This is a requirement for the JSON search engine, which has now become the main priority for the website. I'm implementing Porter2 as described here, with some guidance from the JS implementation by Kristopolous, although I'm already finding that XSLT will require a different approach in many ways. I'm building a unit test in XSpec as I go. I'm also learning from JT's implementation of the original Porter, although they are significantly different. 120 minutes.
Did a lot more bugfixing, and tested with the newly-ready Cornhill 1860; I think the script is now robust. Also we did an intro-to-XPath workshop at this morning's meeting. 180 minutes.
Found some bugs in my sql-to-tei code, specifically in the script which writes scripts to add and move XML files following the merge of data. I've now fixed and tested the code and it seems to be OK; the fallout took a couple of hours to fix, though, since a handful of files across a number of directories had been duplicated (new file with different filename not added to repo; old file not moved to obsolete).
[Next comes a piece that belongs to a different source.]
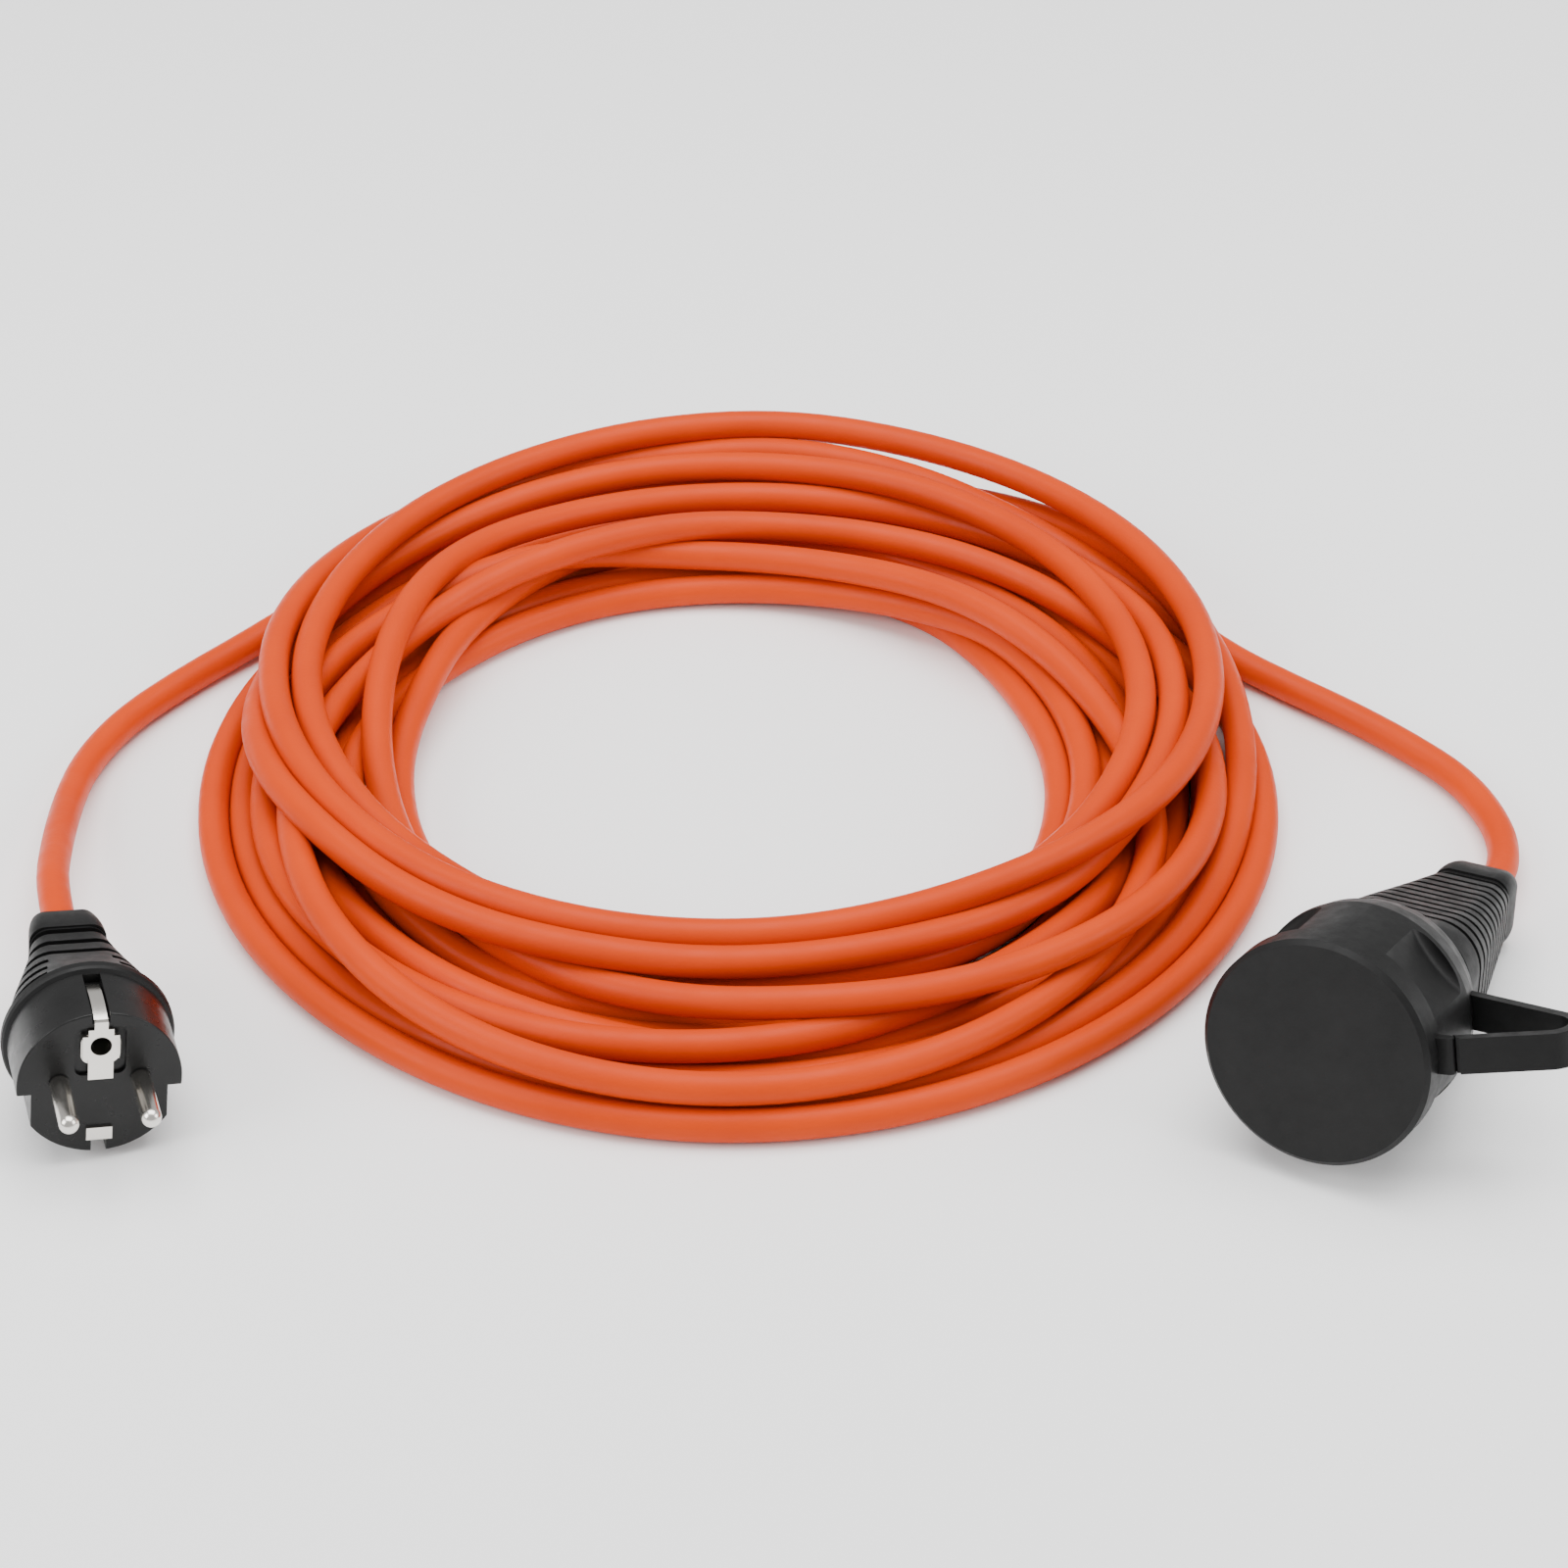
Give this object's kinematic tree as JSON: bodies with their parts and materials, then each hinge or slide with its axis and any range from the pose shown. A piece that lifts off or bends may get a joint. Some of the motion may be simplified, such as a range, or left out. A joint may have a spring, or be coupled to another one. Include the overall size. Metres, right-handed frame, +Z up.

Fixed all of these carefully, and dealt with a conflict suffered by KSHF caused by this.
Also doubled the size of a db field per AC.
Added two new fields, being a VIAF id field which turns into a link to the VIAF record, and a hashtag field for the persons table. The latter required a rewrite of the diagnostics, and some testing. 120 minutes.
Our weekly meeting analysed and discussed some interesting edge case linked poems. I have new TODOs from the meeting. 150 minutes.
We discovered some broken images on the file server; it turned out they were TIFFs, but named *.jpg. I wrote this quick script to check all the images on the server. It found 44, which we'll replace when we have the chance.
#!/bin/bash echo "Checking all images to see if they are really images." > temp.txt find . -iname "*.jpg" -type f -print0 | while IFS= read -r -d $'\0' file; do INFO=`file "$file"` if ! [[ $INFO =~ 'JPEG' ]]; then echo "$file" >> temp.txt fi done let lines=`wc -l < temp.txt` echo "List of images which are not real JPEGs." > falseJpegs.txt echo "----------------------------------------" >> falseJpegs.txt echo "" >> falseJpegs.txt sort temp.txt >> falseJpegs.txt echo "Found $lines broken images, listed in falseJpegs.txt."
The Jenkins build broke because some of the new files being processed have keywords in them that trigger the build failure. Fixed this by editing the log parse rules. 20 minutes.
Following discussion with AC, added a new diagnostic to catch cases where pseudonyms have possibly been omitted from the db record. Also added a complete listing page for all historical people; added more info to their individual person pages; and switched on rendering of non-transcribed poems, since these pages all link to them. Need to do more work on making those pages look more useful, but it's a start. Also discussed creating a file full of linkGrp elements, as MoEML has. 240 hours.
A number of changes arising out of discussions yesterday and today:
Documentation and rendering for choice/sic/corr implemented and tested.
Link to XML on poem page rendering (needs prettying up).
Discussion on how to encode elision initiated on TEI-L.
Fixes to rendering to handle previously-unexpected scenarios in which lgs appear within notes and/or epigraphs, but should not be processed or counted as lines in the main poem.
I've been working on generating JSON files in support of the search, mostly with the aim of supporting the search filters, as we do in other projects like Keats. The work is going well, but what I'm not really clear about yet is where to draw the line between convenience and file size; for example, I can include details of the periodical title and folder path with every poem retrieved under any category, or I could include only an id and have a small JSON file for periodical information which I use to look that info up when needed. Still thinking about all of this.